Duwayne Britz, Nissan Group of Africa's recently appointed head of planning and operations, is a man who loves finding answers to problems.
"My approach has always been to ask, 'what's the paradox here?' knowing full well that if the task is difficult, it's normally well worth doing - and, it goes without saying, doing well."
Britz is a two-decade veteran in the motor industry, the last 17 years of which have been with Nissan in a corporate journey that's taken him from Pretoria to Paris and Dubai - and now back to Pretoria.
Originally from Port Elizabeth on the East Coast of South Africa, where he completed his schooling and qualified as a cost accountant, he was brought into Nissan as a marketing and sales business manager, quickly moving into the V-Up programme for management development at Nissan South Africa.
"I'm a product of Nissan," he says, "I loved the ethos of Kaizen, or continuous improvement, which is probably one of the main reasons why I'm still here after all these years. I loved the idea of cross-functionality, of collaboration and of breaking silos."
That ethos would see him leave for the US to be trained on V-Up, come back to South Africa and then leave to work in Europe, where he would meet and marry his wife, return to South Africa during the global financial crisis to use his accounting skills to look at costs, spend three years at Nissan South Africa's corporate planning team and then become alliance pilot leading synergies between Renault and Nissan for three years.
This was followed by a spell as head of Datsun sales operations in 2014 before becoming head of volume planning and distribution. Britz was then seconded to Dubai for 18 months in the Programme Management Office to help set up the general and administration costs unit during the very first year of Nissan's IMEA region.
Now's he's back in South Africa to help Jim Dando and the team at Nissan Sub Saharan Africa.
"Despite my 20 years in the motor industry," he says, "I'm not a petrol head, I'm a problem solver, my focus is always on people and numbers. My approach has always been to ask, 'what's the paradox here?'"

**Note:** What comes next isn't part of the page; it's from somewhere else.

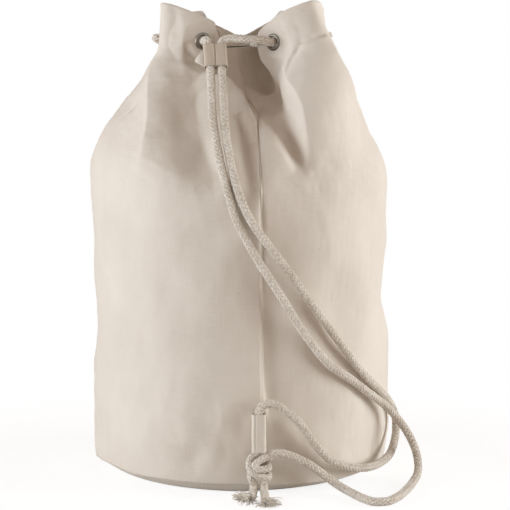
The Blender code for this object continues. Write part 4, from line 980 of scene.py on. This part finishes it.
def tuftTree():
    # A frayed end: fine fibres that start within the rope's end and spread along a short stem
    tree, got, line = newTree("frayedFibres", {
        "Fibres": 150, "Start radius": 0.003, "Spread": 0.008, "Curl": 0.002, "Flatness": 0.5,
        "Thickness": 0.00018, "Floor": 0.0003, "Seed": 1, "Material": None,
    })
    fine = addNode(tree, "GeometryNodeResampleCurve", {"Count": 7, "Curve": line}, mode="COUNT")
    many = addNode(tree, "GeometryNodeDuplicateElements", {
        "Geometry": fine, "Amount": got["Fibres"]}, domain="SPLINE")
    index = many.outputs["Duplicate Index"]
    along = addNode(tree, "GeometryNodeSplineParameter").outputs["Factor"]

    def dice(low, high, extra):
        seed = addNode(tree, "ShaderNodeMath", [got["Seed"], float(extra)], operation="ADD")
        return addNode(tree, "FunctionNodeRandomValue", {
            "Min": low, "Max": high, "ID": index, "Seed": seed}, data_type="FLOAT_VECTOR").outputs[0]

    start = addNode(tree, "ShaderNodeVectorMath", {
        0: dice((-1, -1, -1), (1, 1, 1), 0), "Scale": got["Start radius"]}, operation="SCALE")
    squash = addNode(tree, "ShaderNodeCombineXYZ", [1.0, 1.0, got["Flatness"]])
    spread = addNode(tree, "ShaderNodeVectorMath", [
        dice((-1, -1, -1), (1, 1, 1), 10), squash], operation="MULTIPLY")
    spread = addNode(tree, "ShaderNodeVectorMath", {
        0: spread, "Scale": got["Spread"]}, operation="SCALE")
    opened = addNode(tree, "ShaderNodeMath", [along, 1.4], operation="POWER")
    spread = addNode(tree, "ShaderNodeVectorMath", {0: spread, "Scale": opened}, operation="SCALE")
    place = addNode(tree, "GeometryNodeInputPosition").outputs[0]
    apart = addNode(tree, "ShaderNodeVectorMath", {
        0: dice((0, 0, 0), (1, 1, 1), 20), "Scale": 40.0}, operation="SCALE")
    where = addNode(tree, "ShaderNodeVectorMath", [place, apart], operation="ADD")
    noise = addNode(tree, "ShaderNodeTexNoise", {"Scale": 130.0, "Detail": 1.0, "Vector": where})
    centred = addNode(tree, "ShaderNodeVectorMath", [
        noise.outputs["Color"], (0.5, 0.5, 0.5)], operation="SUBTRACT")
    curlSize = addNode(tree, "ShaderNodeMath", [got["Curl"], along], operation="MULTIPLY")
    curl = addNode(tree, "ShaderNodeVectorMath", {0: centred, "Scale": curlSize}, operation="SCALE")
    total = addNode(tree, "ShaderNodeVectorMath", [start, spread], operation="ADD")
    total = addNode(tree, "ShaderNodeVectorMath", [total, curl], operation="ADD")
    total = addNode(tree, "ShaderNodeVectorMath", [total, place], operation="ADD")
    parts = addNode(tree, "ShaderNodeSeparateXYZ", [total])
    high = addNode(tree, "ShaderNodeMath", [parts.outputs[2], got["Floor"]], operation="MAXIMUM")
    kept = addNode(tree, "ShaderNodeCombineXYZ", [parts, parts.outputs[1], high])
    moved = addNode(tree, "GeometryNodeSetPosition", {"Geometry": many, "Position": kept})
    fibreRound = addNode(tree, "GeometryNodeCurvePrimitiveCircle", {
        "Resolution": 4, "Radius": got["Thickness"]})
    tubes = addNode(tree, "GeometryNodeCurveToMesh", {
        "Fill Caps": True, "Curve": moved, "Profile Curve": fibreRound})
    return endTree(tree, tubes, got["Material"])


frayed = tuftTree()


def tuft(name, stem, fibres, spread, seed, startRadius=2.6, curl=11.0, flatness=0.4, thickness=0.3):
    # a tuft along a short stem; the sizes are in mm
    return grown(name, pathMesh(name + "Stem", np.array(stem, float) * mm), frayed, {
        "Fibres": fibres, "Start radius": startRadius * mm, "Spread": spread * mm, "Curl": curl * mm,
        "Flatness": flatness, "Thickness": thickness * mm, "Floor": 0.3 * mm, "Seed": seed,
        "Material": looseCotton,
    })


tuftLeft = joined("tuftLeft", [
    tuft("tuftLeftMain", [(10.6, -162, 4.4), (9.4, -166, 4.2), (8.0, -170, 3.6)], 110, 8.5, 21),
    tuft("tuftLeftSide", [(10.0, -160, 4.0), (4.0, -163, 4.6), (-0.5, -165, 5.2)], 70, 5.0, 22),
])
tuftRight = joined("tuftRight", [
    tuft("tuftRightMain", [(22.6, -176.5, 4.3), (22.8, -180, 3.6), (23.5, -184, 2.4)], 110, 8.0, 23),
    tuft("tuftRightSide", [(23.0, -175, 3.6), (27.0, -177, 3.4), (31.0, -179, 2.8)], 70, 4.5, 24),
])
ropeTuft = tuft("ropeTuft", [(12.4, -88.6, 404.6), (12.8, -90.2, 402.8), (13.4, -90.8, 401.6)], 34, 3.2, 25,
                startRadius=0.8, curl=4.0, flatness=0.8, thickness=0.16)
print("ends frayed:", len(tuftLeft.data.polygons))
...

The paradox on the continent is between standards and flexibility; starting with the fact that despite Nissan being a global leader in intelligent mobility, the greatest seller in Africa is the 20-year-old legendary Nissan NP300 Hardbody, the D22 which rolls out of the Rosslyn plant every day to 47 markets in Africa.
"The other paradox is that there isn't a real retail market, but rather a lot of tender work for fleet, whether corporate of government. It's a massively complex market for a relatively small total industry volume (TIV), albeit with the biggest potential in the world."
Britz's immediate challenge will be to automate the reporting and related systems with the dealers that make up Sub-Saharan Africa (SSA) and focussing on the development of people both within the SSA office and in the various Nissan country offices. "I've been very fortunate to have been exposed to some incredible leaders at my time in Nissan, people like Mike Whitfield (Managing Director, Nissan Group of Africa) and Jim Dando (director of sales and operations, Nissan Group of Africa) and now it's my turn to give back," he says, "I'm look forward to that opportunity."